Желаю Вам всяких успехов и процветаний, и художественного роста, а сам с восхищением и симпатией вспоминаю наши беседы с Вами у дорогого нашего, так рано, к несчастью, скончавшегося Митр. Петр. Беляева, когда Вы мне играли Сонату, этюд dis-moll[100] и прочее многое чудесное; и еще вспоминаю наши беседы о философии истории — сидя и едучи на извозчике, по Невскому.

Ваш В. С.».

В самые трудные женевские месяцы, уставший от неопределенности своего положения и от безденежья, несколько минут Скрябин был по-настоящему счастлив. Строки ответного письма Стасову выдают его волнение: «Вы явились вестником моего первого очевидного успеха в Петербурге».

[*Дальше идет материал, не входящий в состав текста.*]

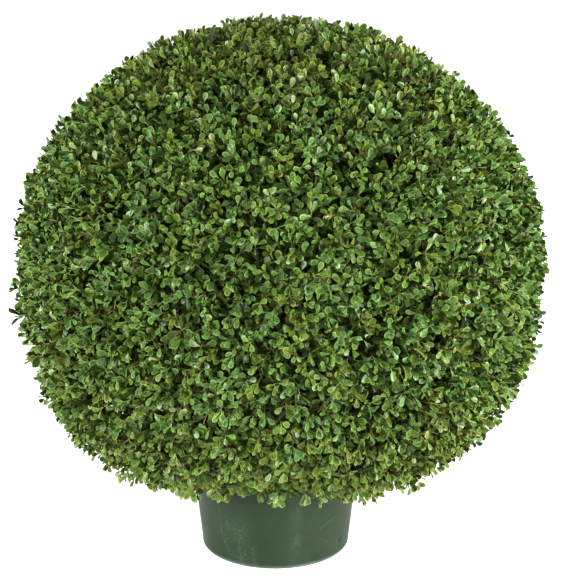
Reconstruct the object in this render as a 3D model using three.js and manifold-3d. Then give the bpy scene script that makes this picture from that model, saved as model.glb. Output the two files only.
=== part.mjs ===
// Artificial box topiary ball in a plastic pot.
// Millimetres, +Z up. The origin is the centre of the pot's flat underside.
// Nodes: pot, pot_fill, stem and foliage, all one rigid body.

import * as THREE from 'three';
import { mergeVertices } from 'three/addons/utils/BufferGeometryUtils.js';
import Module from 'manifold-3d';

// Driving dimensions

const gap = 0.3;                  // air between pieces that touch

const potHeight = 150;
const potFootRadius = 82;         // flat underside
const potFootRound = 4.5;         // moulded radius round the foot
const potWallLean = 0.11;         // outward millimetres per millimetre of height
const potWall = 3;
const potFloor = 4;
const potLipHeight = 11;
const potLipReach = 4;            // how far the rolled lip stands out from the wall
const potSides = 48;

const fillTop = 126;              // level of the potting fill at the pot's wall
const fillCrown = 3;              // it is this much higher round the stem

const stemFoot = 34;              // cast into the fill down to here
const stemFork = 236;             // the stem ends here, inside the foliage
const stemFootRadius = 13;
const stemForkRadius = 8.5;
const stemFlare = 3;              // extra radius where the stem leaves the fill
const stemFlareHeight = 16;
const stemSides = 14;

const ballCentre = new THREE.Vector3(6, 0, 336.5);   // the ball sits a little off the pot's axis
const ballHalfWidth = 300;
const ballUpperHeight = 281;      // centre to top
const ballLowerHeight = 269;      // centre to the underside, before it is flattened
const ballUpperPower = 2.11;      // 2 is an ellipse, more is squarer
const ballLowerPower = 2.35;
const ballUnderside = 98;         // clipped level round the pot
const ballUndersideEase = 16;     // how softly the sides turn into the underside
const ballDetail = 12;            // splits of each icosahedron edge

const clumpCount = 150;           // tufts that make the clipped face uneven
const clumpRise = 9;
const clumpSpread = 8.5;          // degrees
const pocketClearance = 3;        // foliage to pot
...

Кажется, он уловил в последних строках письма старшего товарища тон прощания. Стасов чувствовал скорый свой уход и торопился поблагодарить младшего собрата за прежние беседы, за все замечательное, что рождалось в их разговорах. Скрябин не хочет прощаться, не хочет, чтобы и чудесный старик Стасов стал его «прошлым», и торопится произнести: «Надеюсь, что эти минуты еще не раз повторятся».

Следом пишется и благодарственное письмо Блуменфельду: «Прими мою искреннюю и глубокую благодарность за прекрасное исполнение моей симфонии', о котором я узнал из многих газет, а также из писем некоторых друзей. Ты свершил чудо, исполнив ее, имея лишь две репетиции. Это почти невероятно».